**Given information**
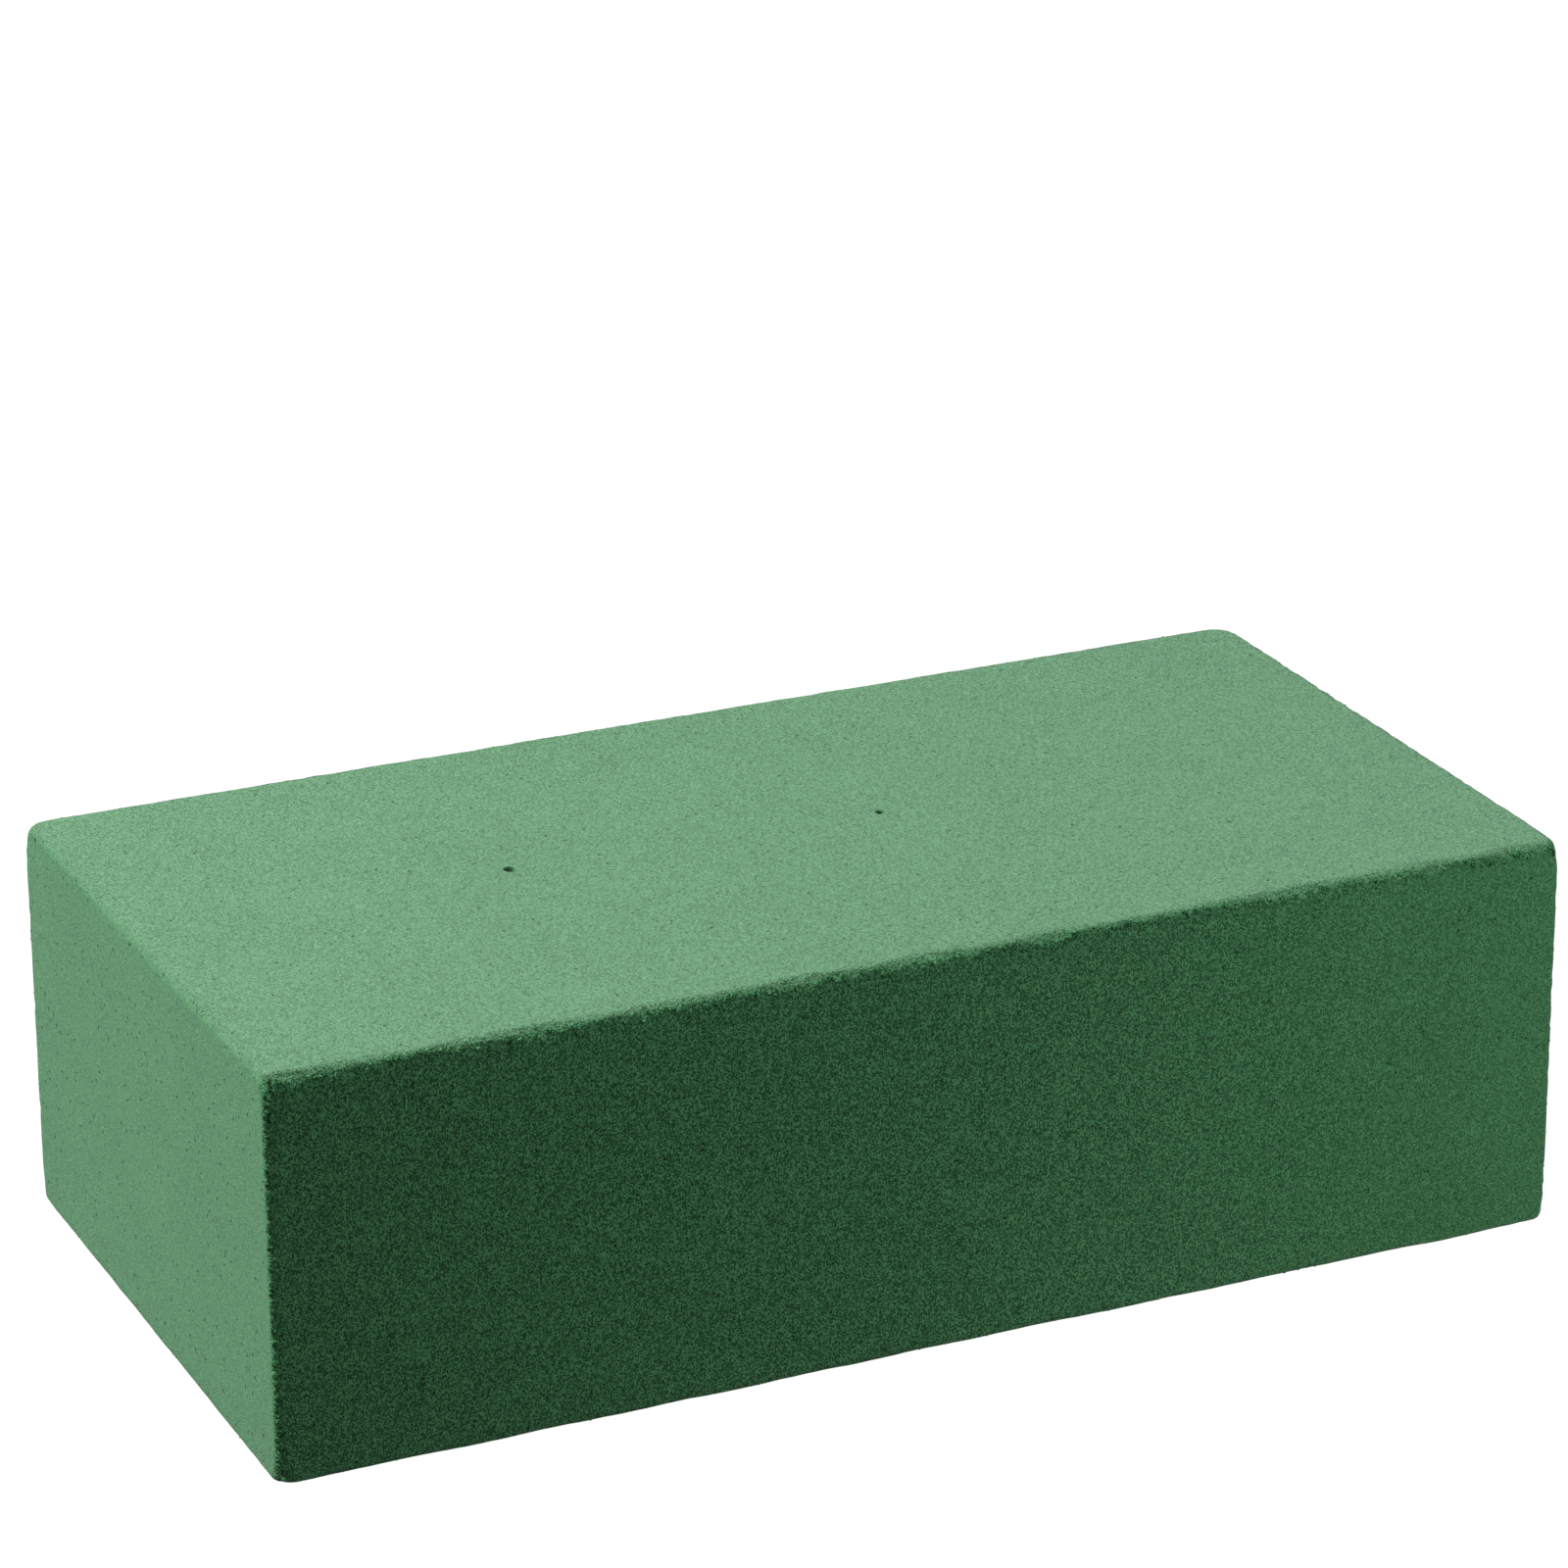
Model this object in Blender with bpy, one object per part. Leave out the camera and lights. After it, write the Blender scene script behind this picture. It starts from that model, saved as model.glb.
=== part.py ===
"""Floral foam brick: one sawn block of green open-cell phenolic foam.

The brick is a single piece of foam with nothing inside it. Its upright edges and its
top and bottom rims are lightly rubbed, and the top face has two narrow blind holes
where flower stems have been pushed in and pulled out again.

Frame: metres, +Z up. The origin is the middle of the face that the brick rests on,
+X runs along its length and +Y towards its back.
"""

import math

import bmesh
import bpy

MM = 0.001

# The block, in millimetres.
BRICK_LENGTH = 230.0
BRICK_DEPTH = 118.0
BRICK_HEIGHT = 70.0

# Its edges. A rim is the line where a side meets the top or the bottom.
UPRIGHT_EDGE_RADIUS = 2.0
UPRIGHT_EDGE_SEGMENTS = 8
RIM_RADIUS = 1.6
RIM_SEGMENTS = 4

# Stem holes: x and y from the middle of the top face, bore and depth, in millimetres.
STEM_HOLES = (
    {"name": "thick_stem_hole", "x": -48.5, "y": 4.5, "bore": 2.0, "depth": 38.0},
    {"name": "thin_stem_hole", "x": 18.0, "y": 1.5, "bore": 1.6, "depth": 32.0},
)
HOLE_TIP_LENGTH = 2.5  # the pointed end that a slanting stem cut leaves
HOLE_LIP_WIDTH = 0.2  # foam crushed outwards round the mouth
HOLE_LIP_DEPTH = 0.5
HOLE_SIDES = 16
CUTTER_OVERSHOOT = 2.0  # how far a cutter stands above the face that it cuts

# Dry phenolic foam: chalky, matt and never metallic.
FOAM_COLOUR = (0.150, 0.330, 0.185, 1.0)
FOAM_ROUGHNESS = 0.95
FOAM_METALLIC = 0.0

SAME_PLACE = 1e-6  # metres; two heights closer than this are one


def clear_scene():
    """Removes whatever the file was opened with."""
    for leftover in list(bpy.data.objects):
        bpy.data.objects.remove(leftover, do_unlink=True)


def new_object(name, bm):
    """Turns bm into an object in the scene's own collection, and frees bm."""
    mesh = bpy.data.meshes.new(name)
    bm.to_mesh(mesh)
    bm.free()
    thing = bpy.data.objects.new(name, mesh)
    bpy.context.scene.collection.objects.link(thing)
    return thing


def foam_material():
    """Sage green, fully matt foam."""
    material = bpy.data.materials.new("floral_foam")
    material.use_nodes = True
    shader = material.node_tree.nodes["Principled BSDF"]
    shader.inputs["Base Color"].default_value = FOAM_COLOUR
    shader.inputs["Roughness"].default_value = FOAM_ROUGHNESS
    shader.inputs["Metallic"].default_value = FOAM_METALLIC
    material.diffuse_color = FOAM_COLOUR
    return material


def is_upright(edge):
    """True for an edge that runs from the bottom of the block to its top."""
    low, high = sorted(corner.co.z for corner in edge.verts)
    return high - low > SAME_PLACE


def is_rim(edge):
    """True for an edge round the outside of the top or bottom face."""
    heights = [corner.co.z for corner in edge.verts]
    level = abs(heights[0] - heights[1]) < SAME_PLACE
    caps = [abs(face.normal.z) > 0.5 for face in edge.link_faces]
    return level and caps.count(True) == 1


def round_edges(bm, edges, radius, segments):
    """Replaces each edge with a tangent arc of the given radius."""
    bmesh.ops.bevel(
        bm,
        geom=edges,
        offset=radius,
        offset_type="OFFSET",
        segments=segments,
        profile=0.5,
        affect="EDGES",
        clamp_overlap=True,
    )


def sawn_block():
    """The block with its edges rounded, standing on Z = 0."""
    bm = bmesh.new()
    bmesh.ops.create_cube(bm, size=1.0)
    size = (BRICK_LENGTH * MM, BRICK_DEPTH * MM, BRICK_HEIGHT * MM)
    bmesh.ops.scale(bm, vec=size, verts=bm.verts)
    bmesh.ops.translate(bm, vec=(0.0, 0.0, BRICK_HEIGHT * MM / 2), verts=bm.verts)
    uprights = [edge for edge in bm.edges if is_upright(edge)]
    round_edges(bm, uprights, UPRIGHT_EDGE_RADIUS * MM, UPRIGHT_EDGE_SEGMENTS)
    bm.normal_update()
    rims = [edge for edge in bm.edges if is_rim(edge)]
    round_edges(bm, rims, RIM_RADIUS * MM, RIM_SEGMENTS)
    bmesh.ops.recalc_face_normals(bm, faces=bm.faces)
    return new_object("foam_brick", bm)


def hole_profile(hole):
    """Radius and height above the mouth, in millimetres, from the tip up."""
    bore_radius = hole["bore"] / 2
    mouth_radius = bore_radius + HOLE_LIP_WIDTH
    return (
        (bore_radius, -hole["depth"] + HOLE_TIP_LENGTH),
        (bore_radius, -HOLE_LIP_DEPTH),
        (mouth_radius, 0.0),
        (mouth_radius, CUTTER_OVERSHOOT),
    )


def ring(bm, radius, height):
    """A level ring of HOLE_SIDES vertices about the Z axis; radius and height in millimetres."""
    turns = [2 * math.pi * side / HOLE_SIDES for side in range(HOLE_SIDES)]
    return [
        bm.verts.new((radius * math.cos(a) * MM, radius * math.sin(a) * MM, height * MM))
        for a in turns
    ]


def stem_cutter(hole):
    """A pointed peg with a flared collar, standing in the place of a pushed-in stem."""
    bm = bmesh.new()
    tip = bm.verts.new((0.0, 0.0, -hole["depth"] * MM))
    rings = [ring(bm, radius, height) for radius, height in hole_profile(hole)]
    for side in range(HOLE_SIDES):
        after = (side + 1) % HOLE_SIDES
        bm.faces.new((tip, rings[0][after], rings[0][side]))
        for lower, upper in zip(rings, rings[1:]):
            bm.faces.new((lower[side], lower[after], upper[after], upper[side]))
    bm.faces.new(rings[-1])
    bmesh.ops.recalc_face_normals(bm, faces=bm.faces)
    cutter = new_object(hole["name"] + "_cutter", bm)
    cutter.location = (hole["x"] * MM, hole["y"] * MM, BRICK_HEIGHT * MM)
    cutter.hide_render = True
    cutter.display_type = "WIRE"
    return cutter


def pierce(brick, hole):
    """Cuts one blind stem hole down into the top of the brick."""
    cut = brick.modifiers.new(hole["name"], "BOOLEAN")
    cut.operation = "DIFFERENCE"
    cut.solver = "EXACT"
    cut.object = stem_cutter(hole)


def main():
    clear_scene()
    brick = sawn_block()
    brick.data.materials.append(foam_material())
    brick.data.shade_smooth()
    brick.data.set_sharp_from_angle(angle=math.radians(30.0))
    for hole in STEM_HOLES:
        pierce(brick, hole)


main()
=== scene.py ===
import math

import bpy
import numpy as np
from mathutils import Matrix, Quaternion, Vector


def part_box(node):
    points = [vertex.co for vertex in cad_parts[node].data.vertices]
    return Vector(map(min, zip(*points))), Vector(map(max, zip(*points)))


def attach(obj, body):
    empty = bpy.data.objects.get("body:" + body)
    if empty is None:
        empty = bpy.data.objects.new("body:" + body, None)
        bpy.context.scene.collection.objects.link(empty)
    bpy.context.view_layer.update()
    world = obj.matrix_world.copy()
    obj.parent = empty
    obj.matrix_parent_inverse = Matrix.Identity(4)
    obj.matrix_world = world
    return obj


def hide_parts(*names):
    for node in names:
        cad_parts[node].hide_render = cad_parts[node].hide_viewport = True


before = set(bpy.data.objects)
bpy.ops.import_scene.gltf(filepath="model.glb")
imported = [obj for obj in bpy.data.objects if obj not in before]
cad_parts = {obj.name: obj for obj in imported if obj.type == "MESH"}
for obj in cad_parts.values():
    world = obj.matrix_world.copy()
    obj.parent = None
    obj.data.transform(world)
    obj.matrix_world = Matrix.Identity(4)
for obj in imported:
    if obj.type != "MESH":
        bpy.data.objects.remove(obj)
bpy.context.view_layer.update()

# One generator for everything that varies; the order of its draws fixes the look of the brick.
foamDice = np.random.default_rng(1207)

mm = 0.001
sameHeight = 1e-9  # two heights closer than this are one
noLength = 1e-12  # keeps a division from failing


# The camera

cameraLook = {
    "aim": (0.00506, 0.01248, 0.07317),  # just above the middle of the top face
    "turn": 24.34,  # degrees away from looking straight at the front
    "tilt": 21.37,  # degrees downwards
    "roll": -0.31,
    "distance": 1.04,
    "lens": 140.65,
    "sensor": 36.0,
    "nearest": 0.05,
    "farthest": 80.0,
}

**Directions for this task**
Set down, without any change, only the lines from the line that holds "return cutter" through the line that holds "cad_parts[node].hide_render = cad_parts[node].hide_viewport", both lines included.

**Result below**
    return cutter


def pierce(brick, hole):
    """Cuts one blind stem hole down into the top of the brick."""
    cut = brick.modifiers.new(hole["name"], "BOOLEAN")
    cut.operation = "DIFFERENCE"
    cut.solver = "EXACT"
    cut.object = stem_cutter(hole)


def main():
    clear_scene()
    brick = sawn_block()
    brick.data.materials.append(foam_material())
    brick.data.shade_smooth()
    brick.data.set_sharp_from_angle(angle=math.radians(30.0))
    for hole in STEM_HOLES:
        pierce(brick, hole)


main()
=== scene.py ===
import math

import bpy
import numpy as np
from mathutils import Matrix, Quaternion, Vector


def part_box(node):
    points = [vertex.co for vertex in cad_parts[node].data.vertices]
    return Vector(map(min, zip(*points))), Vector(map(max, zip(*points)))


def attach(obj, body):
    empty = bpy.data.objects.get("body:" + body)
    if empty is None:
        empty = bpy.data.objects.new("body:" + body, None)
        bpy.context.scene.collection.objects.link(empty)
    bpy.context.view_layer.update()
    world = obj.matrix_world.copy()
    obj.parent = empty
    obj.matrix_parent_inverse = Matrix.Identity(4)
    obj.matrix_world = world
    return obj


def hide_parts(*names):
    for node in names:
        cad_parts[node].hide_render = cad_parts[node].hide_viewport = True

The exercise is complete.